Il caso dell'automobilista trevigiano scagionato dai giudici per "particolare tenuità del reato". Buon senso o grave precedente?
SAPER BERE Tutto è bene quel che finisce bene, anche se mai come in questo caso il "bene" è una questione di punti di vista, mentre il "bere" è un dato di fatto. Un comportamento che per taluni giudici non è del tutto "male", nemmeno prima di mettersi al volante. Notizia di questi giorni, il processo all'automobilista sorpreso dagli agenti il 1° maggio 2016 a Villorba (Treviso) con un tasso alcolico di 1,10 g/l, vale a dire più del doppio della soglia legale (0,5 g/l), si è concluso con la piena assoluzione. La Corte di Cassazione ha respinto il ricorso che la Procura generale di Venezia aveva presentato dopo che in Appello l'imputato aveva conquistato la vittoria (qui l'articolo), venendo scagionato per "particolare tenuità del fatto". Nella sentenza, si legge, "guidava piano, non ha provocato incidenti ed ha collaborato con la Polizia Stradale". Quindi a farla franca basta così poco?
CODICE ALLA MANO Per la prima volta in materia di guida in stato di ebbrezza, un Tribunale ha in sostanza applicato l'ex Art. 131-bis del Codice Penale, quello appunto che descrive gli estremi dell'assoluzione per particolare tenuità del fatto. L'articolo delinea "una causa di non punibilità di natura sostanziale che risponde alla concezione gradualistica del reato e ai principi di sussidiarietà e proporzionalità del diritto penale.

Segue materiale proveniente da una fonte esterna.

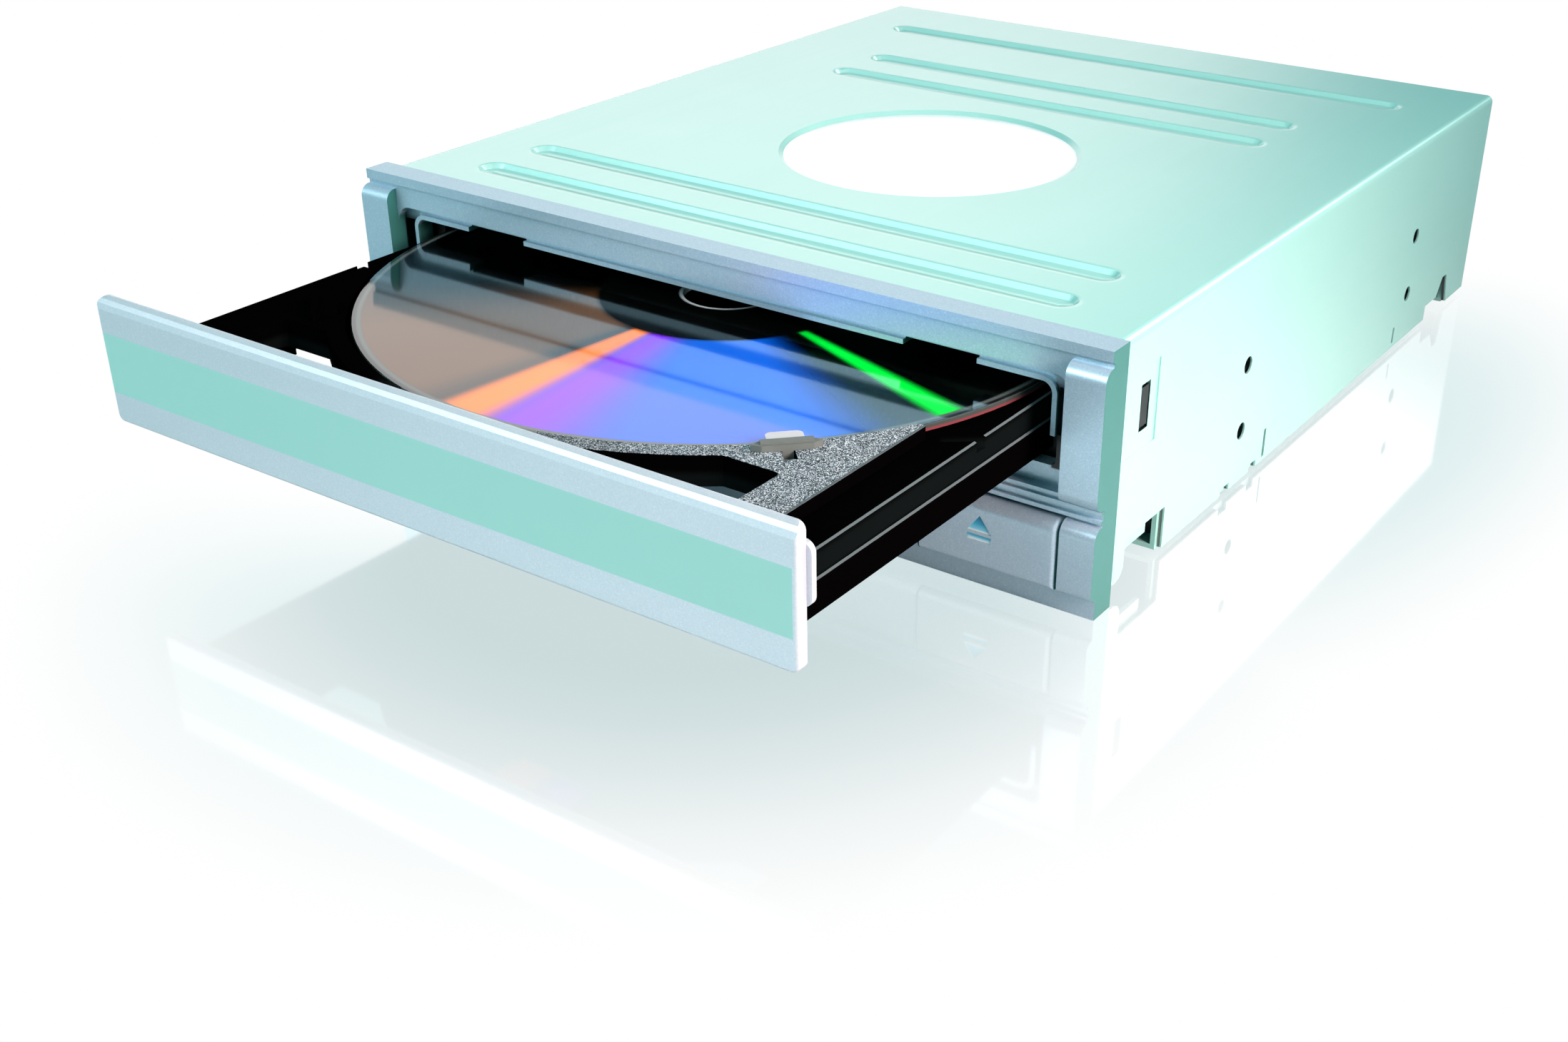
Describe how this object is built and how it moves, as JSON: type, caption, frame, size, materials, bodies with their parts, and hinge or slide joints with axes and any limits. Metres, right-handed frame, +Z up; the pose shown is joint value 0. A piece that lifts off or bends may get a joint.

L'istituto risponde altresì ad una logica deflattiva, mirando a diminuire le fattispecie che, nonostante il superamento della soglia della tipicità, non giustificano l'irrogazione della pena, ma piuttosto una sanzione civile finalizzata ad attuare la tutela risarcitoria e/o ripristinatoria". Sempre citando l'Art. 131-bis: "Per effetto della particolare tenuità, pur rimanendo il fatto in astratto penalmente rilevante, il modesto disvalore che lo caratterizza in concreto fa venire meno l'interesse punitivo penale dell'ordinamento".
(IN)CERTEZZA DELLA PENA L'episodio è un precedente che, in un quadro culturale dove assumere bevande alcoliche prima di mettersi alla guida è un'abitudine frequente, tra i giovani come pescando tra gli automobilisti adulti, non passa certamente come pubblicità progresso. Rispecchia dopotutto l'impressione di un ordinamento che, fatte le leggi, le applica a discrezione del giudice del caso. Il messaggio è quello che certezza della pena non vi è neanche dopo aver commesso un reato grave (il Codice della Strada punisce il tasso alcolemico tra 0,8 e 1,5 g/l con sospensione della patente fino a un anno, ammenda fino 3.200 euro e arresto fino a 6 mesi), neanche dopo che questo è stato certificato in modo strumentale, neanche dopo una (normale) condanna in primo grado. Sentenza shock a parte, guidare ubriachi è un rischio per sé e per gli altri. È irresponsabile, e se anche la legge chiude un occhio, alla condanna morale non può sfuggire.